- Directed by: Matt Farnsworth
- Written by: Matt Farnsworth
- Produced by: Matt Farnsworth Diane Foster
- Starring: Diane Foster David Backus Matt Farnsworth
- Music by: Bullet Tooth
- Production company: Full Fathom 5
- Distributed by: ITunes Vimeo Full Fathom 5
- Release date: November 1, 2011;
- Running time: 83 minutes
- Country: United States
- Language: English

= The Orphan Killer =

The Orphan Killer is a 2011 independent horror film written and directed by Matt Farnsworth. It was produced by Farnsworth and Full Fathom 5. Farnsworth has stated that he has plans for sequels and a web series.

==Plot==
The film follows the life of two children who become wards of the state in New Jersey after a home invasion results in the murder of their parents. Having witnessed the murder, Marcus is forever changed. The siblings are sent to a Catholic orphanage where Audrey is subsequently adopted and Marcus is left behind. He suffers abuse at the hands of the caretakers and as a punishment is masked and exiled. Never forgiving his sister for abandoning him, Marcus returns to his sister's life many years later in adulthood, still masked, wanting to teach her a lesson.

==Release==
A limited test release of The Orphan Killer was distributed through Facebook. The film also premiered at the Sitges Film Festival, where it was shown in the Brigadoon section of the festival. The film was also shown at the 30th Festival de Cine de Terror de Molins de Rei. In Mexico, the film premiered in three different locations across the country at the Morbido Film Festival.

===Awards===
The film received an award at the Festival de Cine de Terror de Molins de Rei for "Best Picture". In Italy, director Farnsworth was honored with an Antonio Margheriti award at the Tohorror film festival for his work on the film. The award "symbolizes the birth of a new master creator in the genre and his monster".

===Reception===

Reception for the film has been mixed with Germany banning the film.
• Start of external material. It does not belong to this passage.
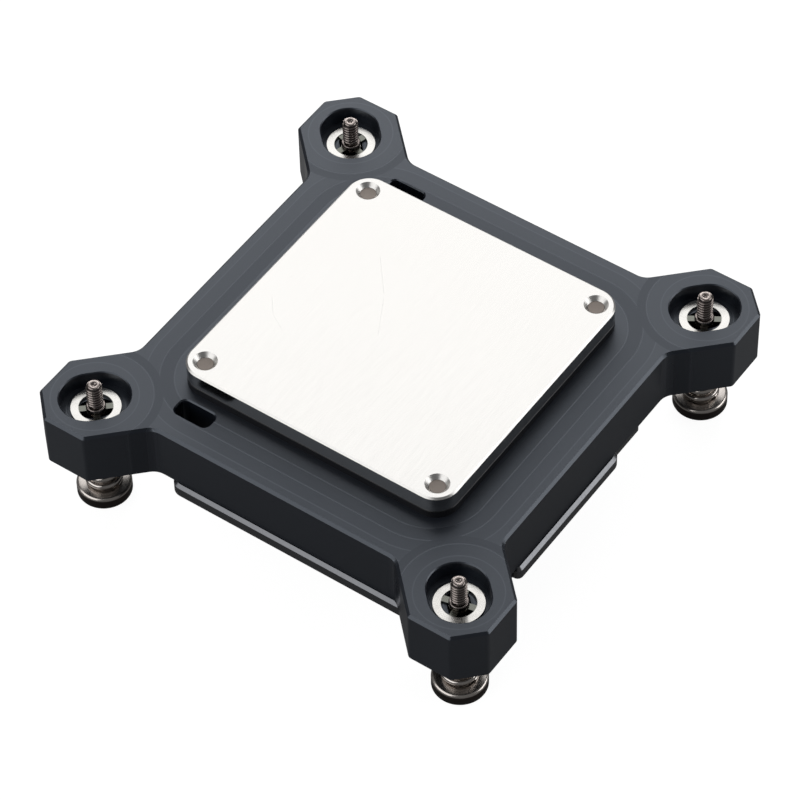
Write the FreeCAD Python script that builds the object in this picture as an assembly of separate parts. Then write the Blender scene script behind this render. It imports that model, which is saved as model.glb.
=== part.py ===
"""Water cooling block with four sprung mounting screws, lying with its cold plate up.

All sizes are in millimetres. X and Y run along the sides of the square block and Z points up.
The origin is on the surface that the block stands on, under the centre of the cold plate.
The block stands on the heads of its four mounting screws.
"""
import FreeCAD
import Part

import math
import os

from FreeCAD import Vector

os.makedirs("parts", exist_ok=True)

# Mounting screws
hole_square = 80.0            # side of the square that the four screw axes stand on
head_diameter = 10.4
head_height = 2.9
head_rim_chamfer = 0.5
shank_diameter = 3.7
shank_end_chamfer = 0.25
shank_collar = 0.75           # length of full shank that is left above the groove
groove_depth = 0.55
thread_diameter = 3.0
thread_length = 5.45
tip_chamfer = 0.4
tip_dimple_diameter = 1.2
tip_dimple_depth = 0.35
socket_across_flats = 3.0
socket_depth = 1.8

# Springs under the lugs
spring_length = 11.5
spring_outer_diameter = 7.1
spring_wire = 1.15
spring_pitch = 2.0

# Retaining rings in the counterbores
ring_outer_diameter = 9.3
ring_inner_diameter = 6.4
ring_thickness = 0.5
ring_tab_count = 4
ring_tab_width = 1.3
ring_tab_step = 0.12          # the tabs lie this much below the upper face of the ring
ring_turn = {"front_right": 13.0, "back_right": 32.0, "back_left": 73.0, "front_left": 42.0}

# Hold-down frame
frame_border = 10.9           # from the sides of the cold plate to the sides of the frame
lug_reach = 9.3               # from a screw axis to the outer sides of its lug
lug_corner_cut = 4.84         # the corner of a lug is cut off this far along each side
arm_width = 19.4
arm_fillet = 3.5
lug_thickness = 12.0
frame_edge_chamfer = 0.5
frame_lower_chamfer = 0.15
lug_corner_radius = 1.0
counterbore_width = 11.1
counterbore_depth = 3.45
counterbore_rim_chamfer = 0.2
slot_travel = 2.15            # how far a screw can slide along the diagonal
window_centre_x = -22.5
window_gap = 1.95             # from the side of the cold plate to a window
window_length = 7.6
window_width = 3.7
window_corner_radius = 1.2
window_rim_chamfer = 0.25

# Cover plate under the frame
cover_ledge = 0.75            # the flanks stand out this far beyond the frame
cover_thickness = 2.65
cover_bevel = 0.6             # along the upper edges of the flanks
cover_long_flank_start = -23.5
cover_long_flank_end = 30.0
cover_long_flank_radius = 2.4
cover_short_flank_start = -22.5
cover_short_flank_end = 11.6
cover_near_radius = 1.2
cover_far_radius = 3.0
cover_step_inset = 0.7        # beside a short flank the cover stays this far inside the frame
cover_step_start = -26.0
cover_step_end = 19.5
cover_wall = 1.05             # left between a window and the side of the cover between its flanks
cover_waist_end = 29.0
cover_corner_radius = 0.8
window_margin = 0.5           # the windows are this much wider in the cover, each side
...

HorrorNews.net said that the movie is "a return to classic horror with a lethal bang". Dread Central also reviewed the film, stating "It is a low-budget offering and often looks like it" but that "You're getting a new slasher, one with a lot of similarities to some of our favorite characters of the past, but with its own unique spin". Fangoria panned the film, writing that "these filmmakers had everything they needed to create something special, and simply chose to go the least interesting route".

==Soundtrack==
The soundtrack for The Orphan Killer was released in February 2011 on the movie's Facebook page.

=== Track list ===
1. First Blood - First Blood
2. Affiance - Nostra Culpa
3. Asking Alexandria - Someone, Somewhere
4. Deception of a Ghost - These Voices
5. Anew Revolution - Head Against the Wall
6. This or the Apocalypse - Charmer
7. Most Precious Blood - A Danger to Myself and Others
8. A Bullet for a Pretty Boy - The Deceiver
9. Dawn of Ashes - Seething the Flesh in the River of Phlegethon
10. First Blood - Conflict
11. Born of Osiris - Follow the Signs
12. No Bragging Rights - Death of an Era
13. First Blood - Execution
14. Ventana - Cry Little Sister

==Sequels==
Farnsworth announced plans for a sequel to The Orphan Killer shortly after the film's premiere in 2011. In an interview with Starburst magazine he stated that he had completed the scripts for a second and third films and that he planned to release a web series based upon the first film in 2013.